A particle is projected up a smooth inclined plane of inclination `60^(@)` along the line of greatest slope. If it comes to instantaneous rest after 2 seconds, then the velocity of projection is (`g = 9.8 m//"sec"^(2)`)

To solve the problem, we need to find the initial velocity of a particle projected up a smooth inclined plane at an angle of \(60^\circ\) that comes to rest after 2 seconds. We will use the equations of motion and the components of gravitational acceleration along the incline. ### Step-by-Step Solution: 1. **Identify the Given Information:** - Inclination angle, \(\theta = 60^\circ\) - Time of ascent, \(t = 2 \, \text{s}\) - Acceleration due to gravity, \(g = 9.8 \, \text{m/s}^2\) 2. **Determine the Acceleration along the Incline:** - The acceleration acting on the particle along the incline is due to the component of gravitational force acting down the incline.
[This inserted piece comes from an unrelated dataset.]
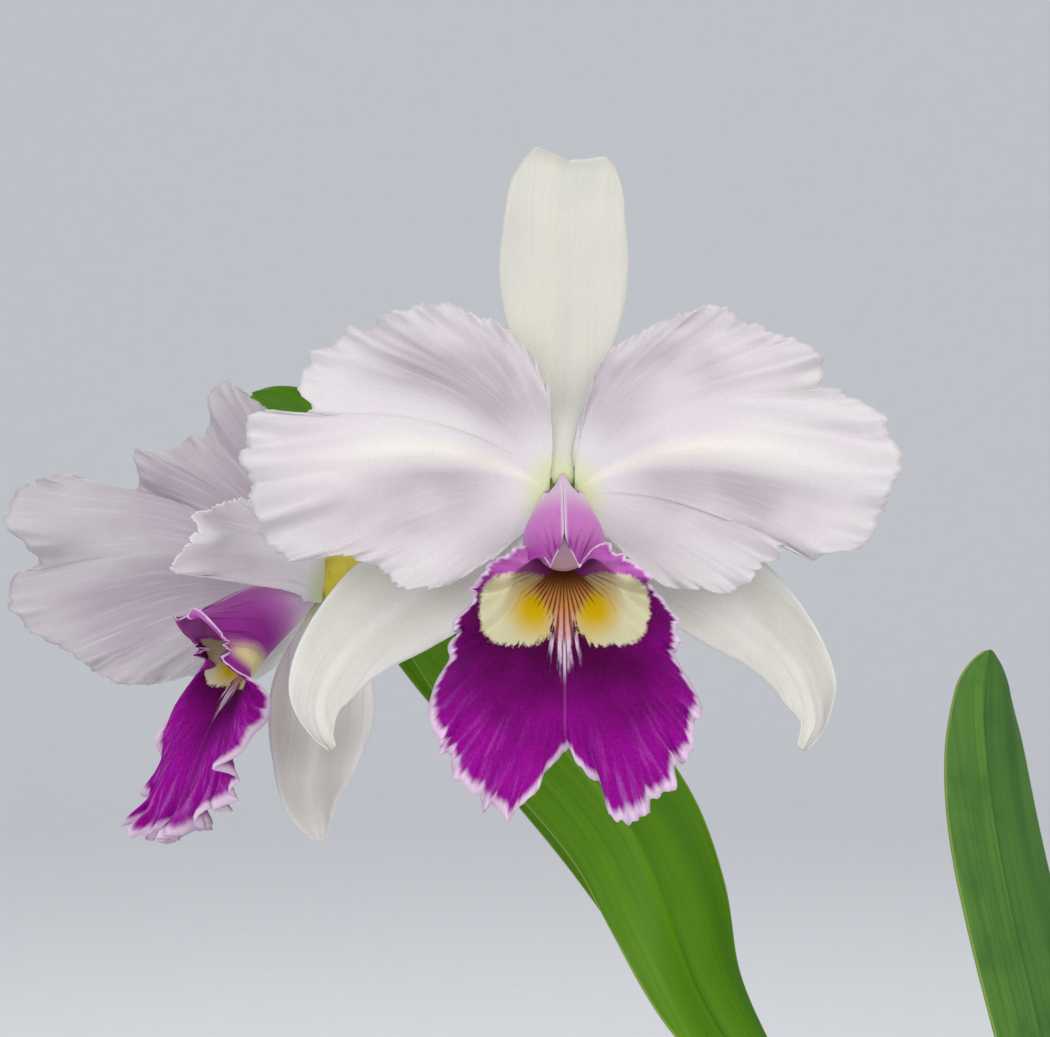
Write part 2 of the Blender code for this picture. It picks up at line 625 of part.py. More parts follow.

This can be calculated as: \[ a = g \sin(\theta) = 9.8 \sin(60^\circ) \] - Since \(\sin(60^\circ) = \frac{\sqrt{3}}{2}\): \[ a = 9.8 \times \frac{\sqrt{3}}{2} \approx 8.49 \, \text{m/s}^2 \] 3. **Use the Equation of Motion:** - We will use the first equation of motion: \[ v = u + at \] - Here, \(v\) is the final velocity (which is 0 when the particle comes to rest), \(u\) is the initial velocity, \(a\) is the acceleration (which will be negative since it is acting opposite to the direction of motion), and \(t\) is the time. - Substituting the known values: \[ 0 = u - 8.49 \times 2 \] 4. **Solve for Initial Velocity \(u\):** - Rearranging the equation gives: \[ u = 8.49 \times 2 \] - Calculating this: \[ u = 16.98 \, \text{m/s} \] 5. **Final Result:** - The initial velocity of projection is approximately \(16.98 \, \text{m/s}\). ### Summary: The velocity of projection of the particle is approximately \(16.98 \, \text{m/s}\).